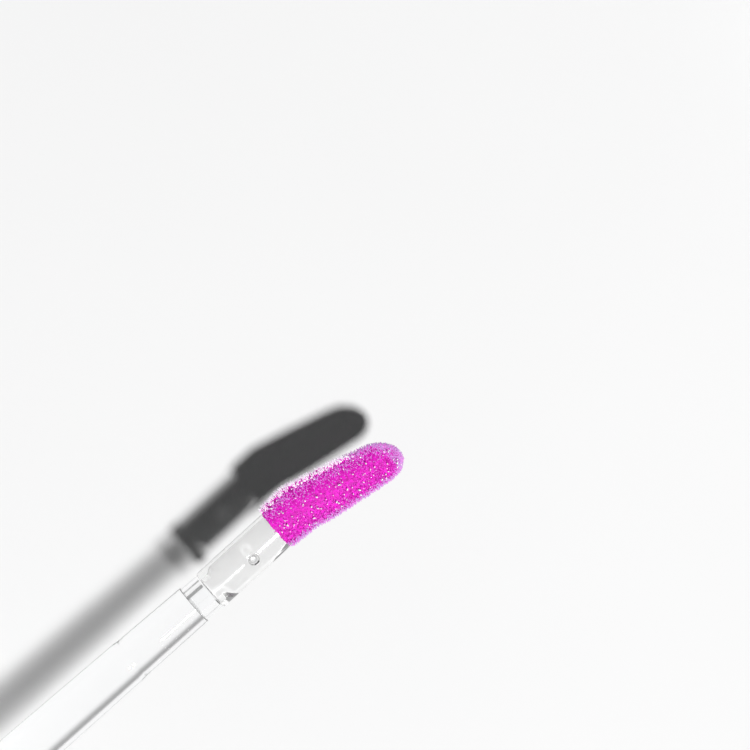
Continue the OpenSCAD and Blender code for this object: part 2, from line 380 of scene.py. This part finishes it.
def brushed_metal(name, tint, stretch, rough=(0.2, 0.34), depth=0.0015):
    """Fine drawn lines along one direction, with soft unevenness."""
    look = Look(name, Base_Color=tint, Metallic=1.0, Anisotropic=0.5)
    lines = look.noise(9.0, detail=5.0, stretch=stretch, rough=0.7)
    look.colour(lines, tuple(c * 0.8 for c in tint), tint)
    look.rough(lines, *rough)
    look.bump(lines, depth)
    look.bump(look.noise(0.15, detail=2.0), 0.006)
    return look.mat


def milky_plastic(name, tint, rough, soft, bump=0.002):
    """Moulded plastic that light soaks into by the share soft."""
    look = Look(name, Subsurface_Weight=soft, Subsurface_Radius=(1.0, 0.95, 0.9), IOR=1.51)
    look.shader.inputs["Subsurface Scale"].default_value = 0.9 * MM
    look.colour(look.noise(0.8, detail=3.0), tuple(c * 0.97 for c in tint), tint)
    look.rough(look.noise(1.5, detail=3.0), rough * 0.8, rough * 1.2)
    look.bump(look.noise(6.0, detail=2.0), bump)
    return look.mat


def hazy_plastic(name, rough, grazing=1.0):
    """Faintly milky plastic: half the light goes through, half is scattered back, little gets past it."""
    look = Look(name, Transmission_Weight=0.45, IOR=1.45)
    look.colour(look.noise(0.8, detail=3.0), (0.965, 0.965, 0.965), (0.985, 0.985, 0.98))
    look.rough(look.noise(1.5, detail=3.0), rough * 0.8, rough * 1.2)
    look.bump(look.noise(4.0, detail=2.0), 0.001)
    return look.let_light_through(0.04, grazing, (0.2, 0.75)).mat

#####

Exercise »
Write out the full listing exactly as given.

Final answer »
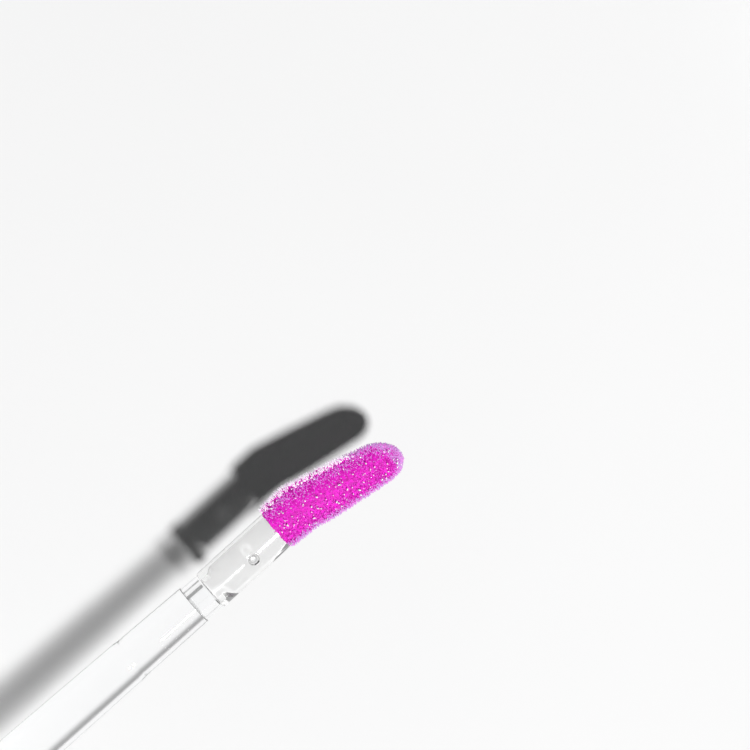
Continue the OpenSCAD and Blender code for this object: part 2, from line 380 of scene.py. This part finishes it.
def brushed_metal(name, tint, stretch, rough=(0.2, 0.34), depth=0.0015):
    """Fine drawn lines along one direction, with soft unevenness."""
    look = Look(name, Base_Color=tint, Metallic=1.0, Anisotropic=0.5)
    lines = look.noise(9.0, detail=5.0, stretch=stretch, rough=0.7)
    look.colour(lines, tuple(c * 0.8 for c in tint), tint)
    look.rough(lines, *rough)
    look.bump(lines, depth)
    look.bump(look.noise(0.15, detail=2.0), 0.006)
    return look.mat


def milky_plastic(name, tint, rough, soft, bump=0.002):
    """Moulded plastic that light soaks into by the share soft."""
    look = Look(name, Subsurface_Weight=soft, Subsurface_Radius=(1.0, 0.95, 0.9), IOR=1.51)
    look.shader.inputs["Subsurface Scale"].default_value = 0.9 * MM
    look.colour(look.noise(0.8, detail=3.0), tuple(c * 0.97 for c in tint), tint)
    look.rough(look.noise(1.5, detail=3.0), rough * 0.8, rough * 1.2)
    look.bump(look.noise(6.0, detail=2.0), bump)
    return look.mat


def hazy_plastic(name, rough, grazing=1.0):
    """Faintly milky plastic: half the light goes through, half is scattered back, little gets past it."""
    look = Look(name, Transmission_Weight=0.45, IOR=1.45)
    look.colour(look.noise(0.8, detail=3.0), (0.965, 0.965, 0.965), (0.985, 0.985, 0.98))
    look.rough(look.noise(1.5, detail=3.0), rough * 0.8, rough * 1.2)
    look.bump(look.noise(4.0, detail=2.0), 0.001)
    return look.let_light_through(0.04, grazing, (0.2, 0.75)).mat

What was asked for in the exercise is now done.